The request>
Each line from the one containing "mesh.materials.append(material)" through the one containing "cad_parts[node].hide_render = cad_parts[node].hide_viewport" must be echoed exactly, endpoints included, and every other line omitted.

#####

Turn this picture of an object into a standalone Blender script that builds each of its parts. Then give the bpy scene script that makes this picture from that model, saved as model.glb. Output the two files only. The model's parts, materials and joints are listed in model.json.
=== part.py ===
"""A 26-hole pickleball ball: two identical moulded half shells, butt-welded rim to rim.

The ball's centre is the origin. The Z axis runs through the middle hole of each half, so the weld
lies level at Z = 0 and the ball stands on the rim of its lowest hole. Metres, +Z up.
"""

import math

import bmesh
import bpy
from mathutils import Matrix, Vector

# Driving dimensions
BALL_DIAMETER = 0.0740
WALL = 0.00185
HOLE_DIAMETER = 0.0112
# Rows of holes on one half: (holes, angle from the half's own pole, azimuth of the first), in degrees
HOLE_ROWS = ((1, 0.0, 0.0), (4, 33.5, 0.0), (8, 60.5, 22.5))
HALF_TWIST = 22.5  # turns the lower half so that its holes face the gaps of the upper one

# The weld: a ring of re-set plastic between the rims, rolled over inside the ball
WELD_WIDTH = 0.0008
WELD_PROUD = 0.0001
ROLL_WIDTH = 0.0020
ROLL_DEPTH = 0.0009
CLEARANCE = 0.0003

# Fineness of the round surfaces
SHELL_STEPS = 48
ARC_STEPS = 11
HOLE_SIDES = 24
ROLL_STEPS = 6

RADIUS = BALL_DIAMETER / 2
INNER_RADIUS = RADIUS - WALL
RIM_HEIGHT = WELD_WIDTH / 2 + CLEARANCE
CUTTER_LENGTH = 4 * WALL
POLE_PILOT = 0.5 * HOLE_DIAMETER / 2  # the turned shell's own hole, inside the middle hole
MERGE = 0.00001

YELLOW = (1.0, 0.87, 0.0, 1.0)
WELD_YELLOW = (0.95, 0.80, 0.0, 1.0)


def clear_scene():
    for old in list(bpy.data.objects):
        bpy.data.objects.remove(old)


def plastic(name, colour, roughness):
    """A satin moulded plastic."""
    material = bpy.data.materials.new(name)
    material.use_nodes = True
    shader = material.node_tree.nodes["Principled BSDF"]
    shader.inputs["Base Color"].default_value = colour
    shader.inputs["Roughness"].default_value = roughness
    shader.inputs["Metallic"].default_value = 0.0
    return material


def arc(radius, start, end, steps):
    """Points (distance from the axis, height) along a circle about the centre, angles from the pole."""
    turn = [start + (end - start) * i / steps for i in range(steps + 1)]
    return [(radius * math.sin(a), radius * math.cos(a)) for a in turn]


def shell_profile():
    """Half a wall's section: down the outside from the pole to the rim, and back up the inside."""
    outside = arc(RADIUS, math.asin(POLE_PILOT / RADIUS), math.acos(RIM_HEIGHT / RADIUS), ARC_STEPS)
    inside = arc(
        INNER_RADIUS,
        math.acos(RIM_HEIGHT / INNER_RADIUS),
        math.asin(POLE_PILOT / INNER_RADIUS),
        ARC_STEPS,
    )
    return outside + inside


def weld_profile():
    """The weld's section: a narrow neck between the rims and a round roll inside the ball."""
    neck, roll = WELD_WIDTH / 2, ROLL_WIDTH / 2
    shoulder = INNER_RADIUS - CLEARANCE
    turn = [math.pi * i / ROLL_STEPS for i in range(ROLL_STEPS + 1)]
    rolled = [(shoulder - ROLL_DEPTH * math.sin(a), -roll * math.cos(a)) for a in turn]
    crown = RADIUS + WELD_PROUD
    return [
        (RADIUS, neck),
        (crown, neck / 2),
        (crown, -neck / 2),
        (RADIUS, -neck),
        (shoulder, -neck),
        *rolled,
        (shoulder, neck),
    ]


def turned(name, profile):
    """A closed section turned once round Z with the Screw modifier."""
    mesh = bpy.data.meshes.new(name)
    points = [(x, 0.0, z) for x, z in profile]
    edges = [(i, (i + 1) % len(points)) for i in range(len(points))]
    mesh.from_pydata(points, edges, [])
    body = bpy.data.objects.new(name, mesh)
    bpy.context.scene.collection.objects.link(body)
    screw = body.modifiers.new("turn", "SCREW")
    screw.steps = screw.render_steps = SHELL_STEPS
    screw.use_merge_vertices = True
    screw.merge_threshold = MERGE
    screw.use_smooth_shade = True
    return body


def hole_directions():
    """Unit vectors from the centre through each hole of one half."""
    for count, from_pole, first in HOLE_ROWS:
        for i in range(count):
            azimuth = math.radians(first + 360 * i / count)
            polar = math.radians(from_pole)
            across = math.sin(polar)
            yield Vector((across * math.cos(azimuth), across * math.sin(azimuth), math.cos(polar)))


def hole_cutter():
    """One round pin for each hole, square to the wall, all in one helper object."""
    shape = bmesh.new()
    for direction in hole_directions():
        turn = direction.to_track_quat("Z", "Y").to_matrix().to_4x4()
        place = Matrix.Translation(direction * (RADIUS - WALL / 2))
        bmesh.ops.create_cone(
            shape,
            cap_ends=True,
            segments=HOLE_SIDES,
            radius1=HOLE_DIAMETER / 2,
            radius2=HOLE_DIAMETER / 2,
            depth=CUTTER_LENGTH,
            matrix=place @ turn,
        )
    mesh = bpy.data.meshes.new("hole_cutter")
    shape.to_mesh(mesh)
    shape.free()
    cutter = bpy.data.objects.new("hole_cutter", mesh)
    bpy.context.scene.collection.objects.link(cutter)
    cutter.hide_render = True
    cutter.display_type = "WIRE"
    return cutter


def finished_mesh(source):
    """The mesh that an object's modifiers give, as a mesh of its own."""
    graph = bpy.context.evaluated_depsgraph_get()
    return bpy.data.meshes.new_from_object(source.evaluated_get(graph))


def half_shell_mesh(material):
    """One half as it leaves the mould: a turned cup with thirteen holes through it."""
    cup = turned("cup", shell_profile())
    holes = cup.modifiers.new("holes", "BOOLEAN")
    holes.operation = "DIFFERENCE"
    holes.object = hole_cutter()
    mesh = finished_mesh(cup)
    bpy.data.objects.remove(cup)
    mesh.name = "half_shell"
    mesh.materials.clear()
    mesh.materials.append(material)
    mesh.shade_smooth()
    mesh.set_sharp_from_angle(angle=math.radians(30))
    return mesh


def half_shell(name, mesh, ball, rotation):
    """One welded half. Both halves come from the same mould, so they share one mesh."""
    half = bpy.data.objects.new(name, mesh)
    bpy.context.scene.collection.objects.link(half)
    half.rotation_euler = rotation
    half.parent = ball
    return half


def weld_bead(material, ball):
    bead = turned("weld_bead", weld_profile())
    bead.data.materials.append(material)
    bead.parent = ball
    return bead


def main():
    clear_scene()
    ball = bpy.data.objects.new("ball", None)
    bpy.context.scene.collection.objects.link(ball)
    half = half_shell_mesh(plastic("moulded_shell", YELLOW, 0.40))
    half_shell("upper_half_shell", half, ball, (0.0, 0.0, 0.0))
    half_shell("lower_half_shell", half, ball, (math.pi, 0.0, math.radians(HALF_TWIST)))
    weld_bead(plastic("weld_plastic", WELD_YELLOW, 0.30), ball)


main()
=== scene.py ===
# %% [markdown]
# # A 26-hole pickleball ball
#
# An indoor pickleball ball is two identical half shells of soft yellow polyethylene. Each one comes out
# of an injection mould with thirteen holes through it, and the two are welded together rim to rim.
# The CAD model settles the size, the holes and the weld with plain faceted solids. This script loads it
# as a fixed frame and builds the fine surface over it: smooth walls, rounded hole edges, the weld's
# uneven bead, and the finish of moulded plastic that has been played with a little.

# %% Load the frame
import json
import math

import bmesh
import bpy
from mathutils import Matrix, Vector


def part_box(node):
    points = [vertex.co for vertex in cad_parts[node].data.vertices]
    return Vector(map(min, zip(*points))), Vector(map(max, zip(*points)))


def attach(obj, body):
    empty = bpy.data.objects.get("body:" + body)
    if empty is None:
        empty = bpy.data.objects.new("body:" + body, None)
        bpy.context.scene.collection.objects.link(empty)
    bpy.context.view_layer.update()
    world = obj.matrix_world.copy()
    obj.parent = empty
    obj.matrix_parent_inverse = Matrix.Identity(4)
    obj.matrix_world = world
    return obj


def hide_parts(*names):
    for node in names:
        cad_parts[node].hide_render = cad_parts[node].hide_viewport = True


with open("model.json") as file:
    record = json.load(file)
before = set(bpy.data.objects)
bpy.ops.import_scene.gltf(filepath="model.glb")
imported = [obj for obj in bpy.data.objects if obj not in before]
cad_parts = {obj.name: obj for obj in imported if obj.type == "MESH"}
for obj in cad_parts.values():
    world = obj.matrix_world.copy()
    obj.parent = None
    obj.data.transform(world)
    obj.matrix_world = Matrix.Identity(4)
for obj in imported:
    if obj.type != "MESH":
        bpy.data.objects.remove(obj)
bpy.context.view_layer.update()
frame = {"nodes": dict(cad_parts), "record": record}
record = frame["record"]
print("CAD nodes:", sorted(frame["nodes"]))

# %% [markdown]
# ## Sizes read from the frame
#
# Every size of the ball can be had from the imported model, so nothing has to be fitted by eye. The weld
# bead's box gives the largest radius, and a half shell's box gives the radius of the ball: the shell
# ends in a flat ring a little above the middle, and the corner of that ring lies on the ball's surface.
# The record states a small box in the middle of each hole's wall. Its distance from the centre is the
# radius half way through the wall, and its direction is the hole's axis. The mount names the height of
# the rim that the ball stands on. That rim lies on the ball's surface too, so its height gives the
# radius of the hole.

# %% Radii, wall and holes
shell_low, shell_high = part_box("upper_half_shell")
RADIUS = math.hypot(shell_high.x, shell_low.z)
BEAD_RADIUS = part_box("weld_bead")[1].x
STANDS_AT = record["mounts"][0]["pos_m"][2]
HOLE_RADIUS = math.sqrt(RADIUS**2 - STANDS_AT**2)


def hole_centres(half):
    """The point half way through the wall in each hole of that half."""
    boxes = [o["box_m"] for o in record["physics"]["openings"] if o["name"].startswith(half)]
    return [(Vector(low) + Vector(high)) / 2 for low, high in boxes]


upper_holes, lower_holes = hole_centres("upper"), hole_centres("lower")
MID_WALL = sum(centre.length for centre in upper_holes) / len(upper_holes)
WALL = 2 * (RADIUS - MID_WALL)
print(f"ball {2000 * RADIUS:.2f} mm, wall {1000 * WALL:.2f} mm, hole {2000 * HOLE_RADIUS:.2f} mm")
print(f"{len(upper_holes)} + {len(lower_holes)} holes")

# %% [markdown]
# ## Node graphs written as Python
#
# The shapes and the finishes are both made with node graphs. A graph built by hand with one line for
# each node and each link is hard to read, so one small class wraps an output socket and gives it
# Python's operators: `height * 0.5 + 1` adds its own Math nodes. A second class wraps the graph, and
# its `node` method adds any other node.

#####

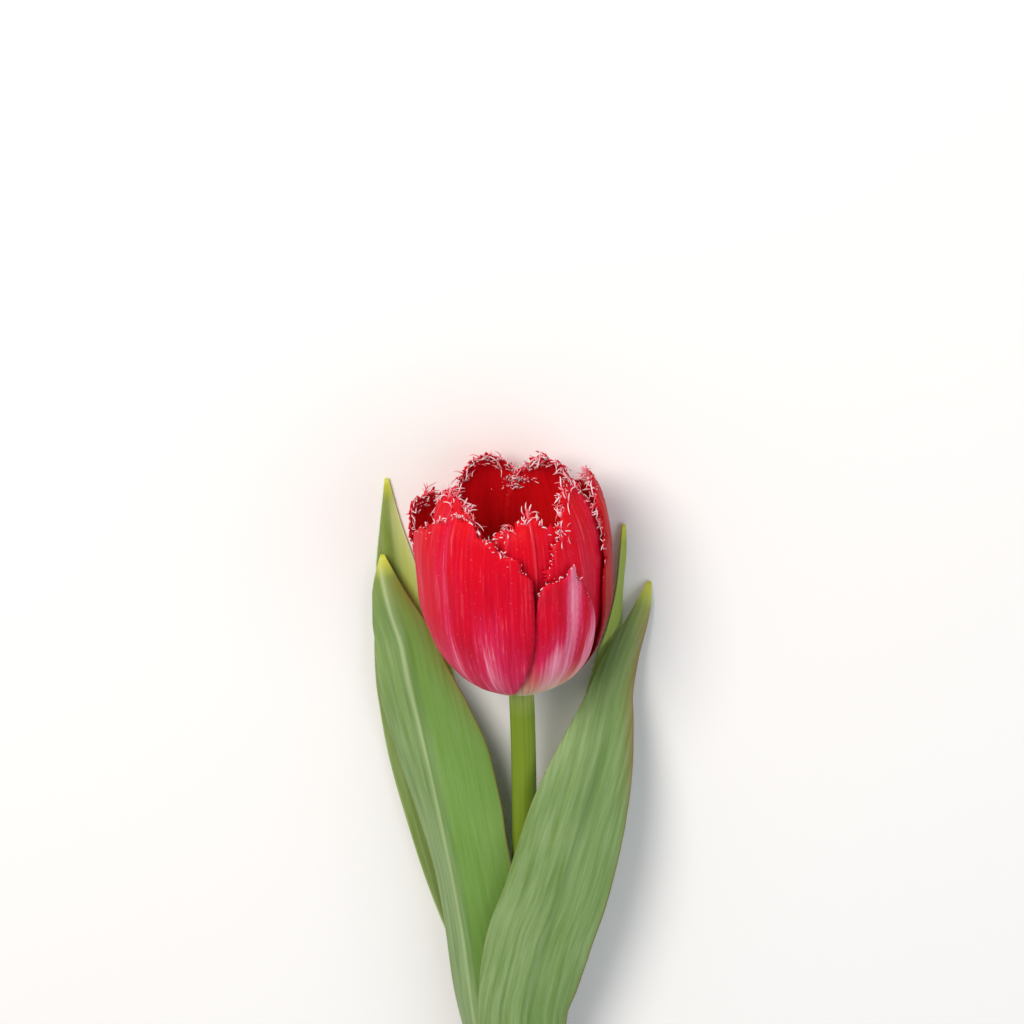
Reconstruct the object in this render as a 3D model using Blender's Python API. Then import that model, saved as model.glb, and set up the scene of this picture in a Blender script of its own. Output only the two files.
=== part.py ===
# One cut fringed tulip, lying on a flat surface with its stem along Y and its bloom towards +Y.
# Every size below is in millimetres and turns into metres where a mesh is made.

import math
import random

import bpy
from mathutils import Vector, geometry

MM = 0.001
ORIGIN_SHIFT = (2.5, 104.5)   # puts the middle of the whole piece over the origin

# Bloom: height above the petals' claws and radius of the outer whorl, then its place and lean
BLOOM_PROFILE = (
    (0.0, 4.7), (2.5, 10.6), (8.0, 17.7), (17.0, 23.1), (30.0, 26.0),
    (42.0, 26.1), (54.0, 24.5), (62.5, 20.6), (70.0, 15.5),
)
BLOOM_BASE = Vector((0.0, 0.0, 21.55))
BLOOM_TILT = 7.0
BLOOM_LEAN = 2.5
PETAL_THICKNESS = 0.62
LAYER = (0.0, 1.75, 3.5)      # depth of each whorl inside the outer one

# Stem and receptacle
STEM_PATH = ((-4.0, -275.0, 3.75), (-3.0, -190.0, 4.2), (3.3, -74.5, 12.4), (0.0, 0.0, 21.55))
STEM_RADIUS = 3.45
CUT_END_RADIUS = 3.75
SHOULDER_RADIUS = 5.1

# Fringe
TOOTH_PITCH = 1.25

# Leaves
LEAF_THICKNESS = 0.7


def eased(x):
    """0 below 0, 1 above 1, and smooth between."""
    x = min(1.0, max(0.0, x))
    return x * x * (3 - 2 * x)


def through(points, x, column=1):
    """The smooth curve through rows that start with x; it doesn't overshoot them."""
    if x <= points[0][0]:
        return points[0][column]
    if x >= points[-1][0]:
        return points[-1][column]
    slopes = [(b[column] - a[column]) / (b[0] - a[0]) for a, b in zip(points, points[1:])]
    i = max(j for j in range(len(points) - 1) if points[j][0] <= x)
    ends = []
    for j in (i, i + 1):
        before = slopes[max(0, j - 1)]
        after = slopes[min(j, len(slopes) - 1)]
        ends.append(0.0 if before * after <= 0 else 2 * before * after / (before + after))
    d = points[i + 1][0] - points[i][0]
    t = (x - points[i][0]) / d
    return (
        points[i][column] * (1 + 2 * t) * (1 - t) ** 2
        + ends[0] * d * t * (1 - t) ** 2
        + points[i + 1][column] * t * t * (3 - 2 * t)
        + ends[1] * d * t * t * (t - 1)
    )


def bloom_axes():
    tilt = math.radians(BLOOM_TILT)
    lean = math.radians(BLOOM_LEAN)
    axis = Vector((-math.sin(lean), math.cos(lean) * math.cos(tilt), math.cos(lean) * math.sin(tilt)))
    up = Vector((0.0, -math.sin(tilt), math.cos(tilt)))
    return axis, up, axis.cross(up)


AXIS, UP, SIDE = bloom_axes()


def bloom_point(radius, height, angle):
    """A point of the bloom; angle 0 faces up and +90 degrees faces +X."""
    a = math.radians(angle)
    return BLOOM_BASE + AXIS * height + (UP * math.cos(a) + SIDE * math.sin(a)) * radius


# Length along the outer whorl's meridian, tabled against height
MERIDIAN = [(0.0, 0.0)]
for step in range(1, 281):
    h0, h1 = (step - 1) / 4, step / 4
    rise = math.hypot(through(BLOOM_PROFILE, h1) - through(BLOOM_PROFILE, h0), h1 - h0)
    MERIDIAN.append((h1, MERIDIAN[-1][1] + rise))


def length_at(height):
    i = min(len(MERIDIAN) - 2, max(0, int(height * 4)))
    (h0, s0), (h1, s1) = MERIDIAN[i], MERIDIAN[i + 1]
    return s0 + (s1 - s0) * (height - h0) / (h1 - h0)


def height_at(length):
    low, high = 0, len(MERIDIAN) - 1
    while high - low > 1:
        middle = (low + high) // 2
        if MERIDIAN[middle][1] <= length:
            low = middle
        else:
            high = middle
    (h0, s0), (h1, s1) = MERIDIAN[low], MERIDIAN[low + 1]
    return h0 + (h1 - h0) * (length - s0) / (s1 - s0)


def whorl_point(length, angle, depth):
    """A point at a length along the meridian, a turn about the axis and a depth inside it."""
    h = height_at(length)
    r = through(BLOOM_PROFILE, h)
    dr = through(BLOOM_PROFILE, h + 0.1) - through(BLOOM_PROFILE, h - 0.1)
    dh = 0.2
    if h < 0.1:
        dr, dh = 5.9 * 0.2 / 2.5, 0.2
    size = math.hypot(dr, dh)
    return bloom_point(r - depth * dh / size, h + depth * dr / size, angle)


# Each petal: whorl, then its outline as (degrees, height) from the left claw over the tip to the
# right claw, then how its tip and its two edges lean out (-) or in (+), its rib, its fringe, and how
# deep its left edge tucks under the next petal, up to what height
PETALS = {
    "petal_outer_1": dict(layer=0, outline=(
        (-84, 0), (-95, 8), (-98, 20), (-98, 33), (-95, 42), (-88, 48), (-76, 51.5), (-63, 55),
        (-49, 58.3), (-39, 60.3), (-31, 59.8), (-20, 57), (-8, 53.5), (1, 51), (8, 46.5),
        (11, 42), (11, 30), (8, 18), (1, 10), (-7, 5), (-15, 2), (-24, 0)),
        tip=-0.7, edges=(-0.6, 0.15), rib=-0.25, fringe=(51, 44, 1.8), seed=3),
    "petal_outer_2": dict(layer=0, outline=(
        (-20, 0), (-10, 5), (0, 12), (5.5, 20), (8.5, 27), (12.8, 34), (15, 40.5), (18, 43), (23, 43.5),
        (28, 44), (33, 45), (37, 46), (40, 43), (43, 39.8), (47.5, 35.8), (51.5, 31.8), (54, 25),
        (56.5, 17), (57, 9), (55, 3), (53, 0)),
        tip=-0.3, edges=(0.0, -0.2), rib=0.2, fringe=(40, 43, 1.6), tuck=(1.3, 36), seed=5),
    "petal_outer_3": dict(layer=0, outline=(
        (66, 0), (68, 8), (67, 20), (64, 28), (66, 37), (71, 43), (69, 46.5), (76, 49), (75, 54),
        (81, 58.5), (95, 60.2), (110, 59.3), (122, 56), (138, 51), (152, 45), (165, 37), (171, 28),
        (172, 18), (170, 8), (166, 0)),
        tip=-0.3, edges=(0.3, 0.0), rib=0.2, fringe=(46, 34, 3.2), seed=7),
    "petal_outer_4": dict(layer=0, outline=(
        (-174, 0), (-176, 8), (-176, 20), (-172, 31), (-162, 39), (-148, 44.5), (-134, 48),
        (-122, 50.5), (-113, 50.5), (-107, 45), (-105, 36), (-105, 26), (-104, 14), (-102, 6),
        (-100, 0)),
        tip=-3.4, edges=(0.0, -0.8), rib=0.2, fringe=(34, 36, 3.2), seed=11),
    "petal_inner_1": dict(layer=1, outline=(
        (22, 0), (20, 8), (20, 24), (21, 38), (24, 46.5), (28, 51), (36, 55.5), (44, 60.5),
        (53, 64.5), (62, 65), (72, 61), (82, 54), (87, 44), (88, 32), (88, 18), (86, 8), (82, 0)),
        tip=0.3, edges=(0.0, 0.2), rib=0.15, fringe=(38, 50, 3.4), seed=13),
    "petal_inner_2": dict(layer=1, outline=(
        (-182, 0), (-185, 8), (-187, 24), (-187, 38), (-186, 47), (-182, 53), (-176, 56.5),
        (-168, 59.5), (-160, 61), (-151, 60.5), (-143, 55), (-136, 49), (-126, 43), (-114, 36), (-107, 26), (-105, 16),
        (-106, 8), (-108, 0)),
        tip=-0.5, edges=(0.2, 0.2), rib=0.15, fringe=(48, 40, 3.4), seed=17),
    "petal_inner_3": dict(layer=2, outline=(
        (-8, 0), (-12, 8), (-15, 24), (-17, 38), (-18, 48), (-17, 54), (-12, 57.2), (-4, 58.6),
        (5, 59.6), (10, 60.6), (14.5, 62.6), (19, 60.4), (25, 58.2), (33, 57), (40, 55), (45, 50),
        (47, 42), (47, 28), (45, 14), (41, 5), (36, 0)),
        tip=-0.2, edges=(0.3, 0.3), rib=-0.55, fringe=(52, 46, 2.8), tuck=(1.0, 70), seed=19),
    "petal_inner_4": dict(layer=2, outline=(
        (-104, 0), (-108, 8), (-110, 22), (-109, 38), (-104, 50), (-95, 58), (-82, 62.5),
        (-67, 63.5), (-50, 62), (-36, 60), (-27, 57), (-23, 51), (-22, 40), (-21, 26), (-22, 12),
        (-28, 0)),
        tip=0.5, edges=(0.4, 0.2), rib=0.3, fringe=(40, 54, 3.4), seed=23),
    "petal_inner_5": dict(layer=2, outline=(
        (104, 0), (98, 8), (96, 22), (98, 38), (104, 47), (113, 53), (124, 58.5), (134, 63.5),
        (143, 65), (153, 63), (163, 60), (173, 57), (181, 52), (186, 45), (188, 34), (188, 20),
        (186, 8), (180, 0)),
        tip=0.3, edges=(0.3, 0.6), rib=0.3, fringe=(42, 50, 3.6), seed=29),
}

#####

Response to the exercise>
    mesh.materials.append(material)
    mesh.shade_smooth()
    mesh.set_sharp_from_angle(angle=math.radians(30))
    return mesh


def half_shell(name, mesh, ball, rotation):
    """One welded half. Both halves come from the same mould, so they share one mesh."""
    half = bpy.data.objects.new(name, mesh)
    bpy.context.scene.collection.objects.link(half)
    half.rotation_euler = rotation
    half.parent = ball
    return half


def weld_bead(material, ball):
    bead = turned("weld_bead", weld_profile())
    bead.data.materials.append(material)
    bead.parent = ball
    return bead


def main():
    clear_scene()
    ball = bpy.data.objects.new("ball", None)
    bpy.context.scene.collection.objects.link(ball)
    half = half_shell_mesh(plastic("moulded_shell", YELLOW, 0.40))
    half_shell("upper_half_shell", half, ball, (0.0, 0.0, 0.0))
    half_shell("lower_half_shell", half, ball, (math.pi, 0.0, math.radians(HALF_TWIST)))
    weld_bead(plastic("weld_plastic", WELD_YELLOW, 0.30), ball)


main()
=== scene.py ===
# %% [markdown]
# # A 26-hole pickleball ball
#
# An indoor pickleball ball is two identical half shells of soft yellow polyethylene. Each one comes out
# of an injection mould with thirteen holes through it, and the two are welded together rim to rim.
# The CAD model settles the size, the holes and the weld with plain faceted solids. This script loads it
# as a fixed frame and builds the fine surface over it: smooth walls, rounded hole edges, the weld's
# uneven bead, and the finish of moulded plastic that has been played with a little.

# %% Load the frame
import json
import math

import bmesh
import bpy
from mathutils import Matrix, Vector


def part_box(node):
    points = [vertex.co for vertex in cad_parts[node].data.vertices]
    return Vector(map(min, zip(*points))), Vector(map(max, zip(*points)))


def attach(obj, body):
    empty = bpy.data.objects.get("body:" + body)
    if empty is None:
        empty = bpy.data.objects.new("body:" + body, None)
        bpy.context.scene.collection.objects.link(empty)
    bpy.context.view_layer.update()
    world = obj.matrix_world.copy()
    obj.parent = empty
    obj.matrix_parent_inverse = Matrix.Identity(4)
    obj.matrix_world = world
    return obj


def hide_parts(*names):
    for node in names:
        cad_parts[node].hide_render = cad_parts[node].hide_viewport = True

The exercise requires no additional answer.